Anne Marsh-Caldwell (née Caldwell; 9 January 1791 – 5 October 1874) was an English novelist, popular during the Victorian era. Her unmarried name was Anne Caldwell, and from 1817 when she married Arthur Cuthbert Marsh, to 1858, she was known as Anne Marsh.

==Life==
Caldwell was the third daughter and fourth child of James Caldwell, J.P., of Linley Wood, Talke, Staffordshire, who was recorder of Newcastle-under-Lyme, and deputy-lieutenant of the county; her mother was Elizabeth, daughter and coheiress of Thomas Stamford of Derby. In July 1817 she married Arthur Cuthbert Marsh, latterly of Eastbury Lodge, Hertfordshire.

She was a long-standing friend of the family of Josiah Wedgwood, the pottery manufacturer, and an acquaintance of Charles Darwin and his wife Emma (née Wedgwood).

On the death of her brother, James Stamford Caldwell, in 1858, Anne Marsh succeeded to the estate of Linley Wood, and resumed by royal licence the surname of Caldwell in addition to that of Marsh. She died at Linley Wood, 5 October 1874.

==Works==
Anne Marsh was one of the most popular British novelists for nearly a quarter of a century. Her first book, Two Old Men's Tales, was made up of two stories, The Deformed and The Admiral's Daughter. It was published at the suggestion of Harriet Martineau. Recognised as didactic in character, her books were published anonymously and mainly describe life in the upper middle class and the lower ranks of the aristocracy. They include the following:

- Two Old Men's Tales, 1834.
- Tales of the Woods and Fields, 1838.
- Triumphs of Time, 1844.
- Aubrey, 1845.
- Mount Sorel, 1845.
- Father Darcy, an Historical Romance, 1846.
- Emilia Wyndham, 1846,
- Norman's Bridge, or the Modern Midas, 1847.
- Angela, or the Captain's Daughter, 1848.
- The Previsions of Lady Evelyn.
- Mordaunt Hall, 1849.
- The Wilmingtons, 1849.
- Lettice Arnold, 1850.
- Time the Avenger, 1851.
- Ravenscliffe, 1851.
- Castle Avon, 1852.
- The Heiress of Haughton, 1856.
- Evelyn Marston, 1856.
- The Rose of Ashurst, 1867.

Many of these works passed through several editions. A collection of them, in 15 volumes, was published in Thomas Hodgson's Parlour Library, 1857. Marsh wrote also The Protestant Reformation in France and the Huguenots (1847), and a translation of the Song of Roland, as chanted before the Battle of Hastings by the minstrel Taillefer (1854).

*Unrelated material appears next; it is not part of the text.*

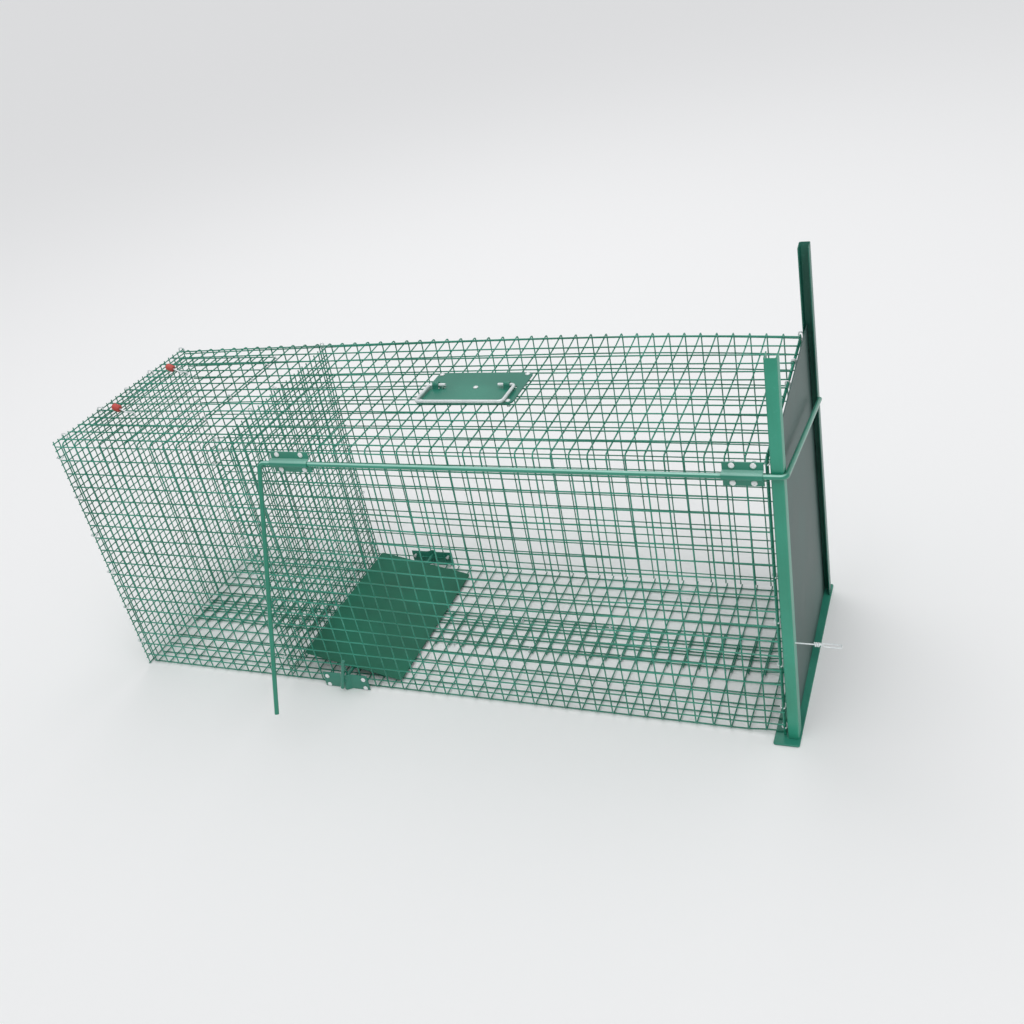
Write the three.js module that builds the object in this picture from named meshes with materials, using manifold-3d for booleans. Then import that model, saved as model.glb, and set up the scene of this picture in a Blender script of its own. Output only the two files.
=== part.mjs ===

Marsh has been wrongly credited with novels written by Julia Cecilia Stretton (1812–1878), such as Margaret and her Bridesmaids.

==Family==
Her husband Arthur Cuthbert Marsh (died 23 December 1849) was son of William Marsh, senior and sleeping partner in the London banking firm of Marsh, Stacey, & Graham; the bank was ruined in 1824 by Henry Fauntleroy, a junior partner. There were eight children of the marriage, two sons and six daughters. The sons were:

- Arthur, born 1824, died young.
- Martin William James, died 1846 in Athens at age 20.

The daughters were:

- Eliza Louisa
- Frances Mary, married 1846 to Richard Crofton of the Royal Artillery
- Georgina Amelia
- Rosamond Jane
- Mary Emma, married 1853 to Leopold George Heath R.N.
- Hannah Adelaide (died 1859), married 1853 to the Rev. Edward Henry Loring.